Source material:
——

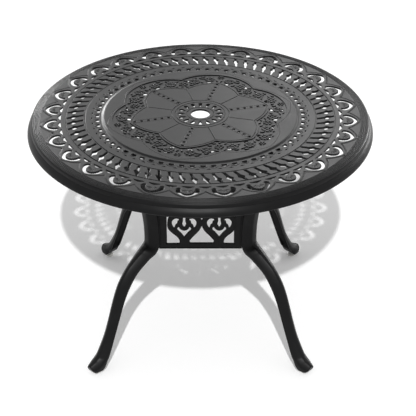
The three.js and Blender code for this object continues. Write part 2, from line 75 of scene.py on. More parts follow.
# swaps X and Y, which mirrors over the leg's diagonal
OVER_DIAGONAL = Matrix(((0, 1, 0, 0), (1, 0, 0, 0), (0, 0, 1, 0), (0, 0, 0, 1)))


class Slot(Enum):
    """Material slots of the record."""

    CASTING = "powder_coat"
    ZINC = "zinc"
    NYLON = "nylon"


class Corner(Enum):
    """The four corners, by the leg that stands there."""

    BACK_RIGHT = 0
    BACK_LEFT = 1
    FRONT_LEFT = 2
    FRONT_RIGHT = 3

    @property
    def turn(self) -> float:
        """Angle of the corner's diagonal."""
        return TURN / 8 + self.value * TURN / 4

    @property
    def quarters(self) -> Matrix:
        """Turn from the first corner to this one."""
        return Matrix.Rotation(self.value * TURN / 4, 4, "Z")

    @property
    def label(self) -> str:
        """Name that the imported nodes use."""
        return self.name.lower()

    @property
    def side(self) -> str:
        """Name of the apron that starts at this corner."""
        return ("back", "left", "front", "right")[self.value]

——

Request:
Make an exact copy of every line in the data.

Result:
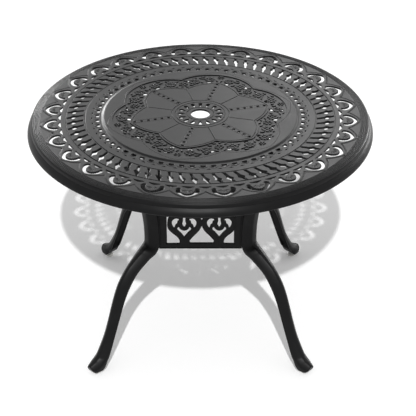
The three.js and Blender code for this object continues. Write part 2, from line 75 of scene.py on. More parts follow.
# swaps X and Y, which mirrors over the leg's diagonal
OVER_DIAGONAL = Matrix(((0, 1, 0, 0), (1, 0, 0, 0), (0, 0, 1, 0), (0, 0, 0, 1)))


class Slot(Enum):
    """Material slots of the record."""

    CASTING = "powder_coat"
    ZINC = "zinc"
    NYLON = "nylon"


class Corner(Enum):
    """The four corners, by the leg that stands there."""

    BACK_RIGHT = 0
    BACK_LEFT = 1
    FRONT_LEFT = 2
    FRONT_RIGHT = 3

    @property
    def turn(self) -> float:
        """Angle of the corner's diagonal."""
        return TURN / 8 + self.value * TURN / 4

    @property
    def quarters(self) -> Matrix:
        """Turn from the first corner to this one."""
        return Matrix.Rotation(self.value * TURN / 4, 4, "Z")

    @property
    def label(self) -> str:
        """Name that the imported nodes use."""
        return self.name.lower()

    @property
    def side(self) -> str:
        """Name of the apron that starts at this corner."""
        return ("back", "left", "front", "right")[self.value]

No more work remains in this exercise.